Uns cinco meses depois de começar a fazer o show, eu percebi que eu ficava muito quebrado. Não quebrado, de cantar ali 01h10, mas um quebrado de mexer com lugares das pessoas, de trocar e me colocar aberto a isso que me deixava muito, muito desgastado. Eu fui entendendo que eu estava ali, trabalhando com coisas que não são da minha força. Eu sou um poeta, faço música e estava trabalhando ali com coisas que misturavam o emocional, psicológico e espiritual e etc. E aí fui entendendo que o show precisava ter o abrir e o fechar. Que a gente não podia ir embora aberto. E aí eu criei uma dinâmica um pouco mais dor pro começo e alívio pro final. E aí foi a hora que eu deixei o show um pouquinho mais de volta para esse outro chakra, para um lugar mais sinestésico. E isso foi dando outro sentido, com as pessoas sendo conduzidas nessa direção. Isso foi me deu outro caminho, de me reencontrar com os signos do Rico Dalasam, lá de quando ele precisou parar em 2018. Fui lembrando das muitas coisas populares que eu sei fazer. Coisas populares que já fiz e foram boas pra uma galera. E aí nessa hora eu fui reencontrando com signos que eu compreendi que abri mão por conta de traumas. 

E foi muito bonito e muito importante para o processo. E agora encerrando, por exemplo, “Tarde D+”, é uma música onde eu coloco as coisas que estou discutindo num lugar um pouco mais pra cima, né? Já propõe outras experiências. Nessa hora eu vejo que talvez eu esteja um pouquinho mais, seja um pouquinho mais elaborado. E isso é mágico. Eu estou bem feliz com isso. 

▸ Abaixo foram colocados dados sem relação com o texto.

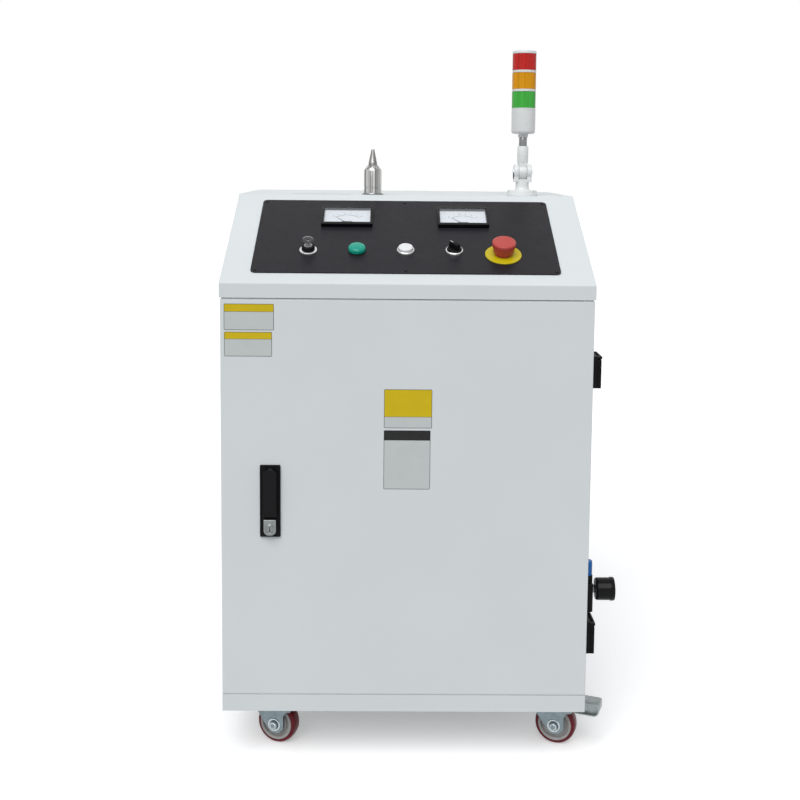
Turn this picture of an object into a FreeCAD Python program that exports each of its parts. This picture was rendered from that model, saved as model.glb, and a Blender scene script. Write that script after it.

CS - Especialmente sobre se apresentar em Porto Alegre. Tu faz teu retorno neste domingo e já esteve aqui em duas datas neste ano. Como tu sentes tua relação com o público daqui? Tens alguma memória especial e algo que tu gostes no sul do Brasil?

Rico Dalasam - Eu acho que a última vez, para mim foi muito mágico. A gente de fato não sabe o efeito do disco até chegar pela primeira vez na cidade. Tem um dado muito legal em Porto Alegre. Havia uma diversidade ali na plateia, mas ao mesmo tempo, tinha um campo de masculinidades que achei muito especial. Ter homens pensando nesse lugar afetivo. Esse lugar quase sempre culpa deles, inclusive - as pessoas se verem no lugar de fragilizados, as garotas, as bichas pretas, as meninas pretas. Cada cidade tem uma característica. Sobretudo é uma turnê muito feita pela mão das mulheres: 70% do público feminino. Na minha rede social também tem um diálogo forte com mulheres. Eu falo com esse lugar porque muitas dessas elaborações não feitas pelos homens. Em Porto Alegre o poema está conseguindo dialogar, conseguindo furar a bolha para se comunicar com os homens.

CS - Recentemente, tu lançaste o EP “Fim das Tentativas”, que conta histórias que se conectam também com o álbum anterior. Podes falar um pouco dessas últimas músicas lançadas e como foi o processo de criação e decisão de colocá-las no mundo?

Rico Dalasam - Quando a gente chegou em julho, a gente ia fazer uma coisa pela primeira vez outra vez, que era ir aos festivais. Nessa hora eu vi que a turnê precisava ganhar alguns traços. A gente ia falar com pessoas que não estavam acompanhando a turnê e que talvez não tivessem conhecido o disco. O EP “Fim das Tentativas” cumpriu esse papel. Naquele momento já tinham coisas que de fato eu não precisava tentar mais. Eu sentia a paz de não tentar mais. E aí veio “Tarde D+” e “30 Semanas”, músicas que vão de encontro com outras coisas, outras histórias. Acho que foram assertivas nos festivais porque mesmo quem não conhecia, conseguia pegar essas músicas na hora. Não é aquela tonelada de palavras de “Mudou Como”, “Supstah” ou "Vividir".

CS - Com essa fase da tua carreira, tu foste um Rico diferente do que chegou ao mercado com os hits de lá atrás. Foi uma fase de mudanças e também de consolidação da tua carreira, diante do público e da crítica. Depois disso tudo, quais são os passos a partir daqui?

Rico Dalasam - Ah, eu preciso saber. Estou me despedindo do Guardião do Alívio, mas eu preciso me despedir a ponto de eu me ver com um pouquinho de distância, né? Agora, esse final de ano e janeiro eu vou ficar off e analisar as ritualísticas que apareceram no caminho. Ao mesmo tempo que estou inseguro com o que vou fazer agora, eu sei que existe um fio. E esse fio não é para criar continuação, mas é um fio de condução de narrativas que nos movem, que nos mexem, mexem nos lugares que a gente está ali, que a gente não consegue sair ou que a gente se habituou, ou que a gente acha que não tem chance de movimento. Agora vou começar a pensar nessa outra ponta, nessa outra coisa. E o verão ajuda a gente, né? Vou ver se me apaixono também por alguém (risos). Não sei. Talvez eu tenha uma história nova em breve, talvez demore um pouco mais.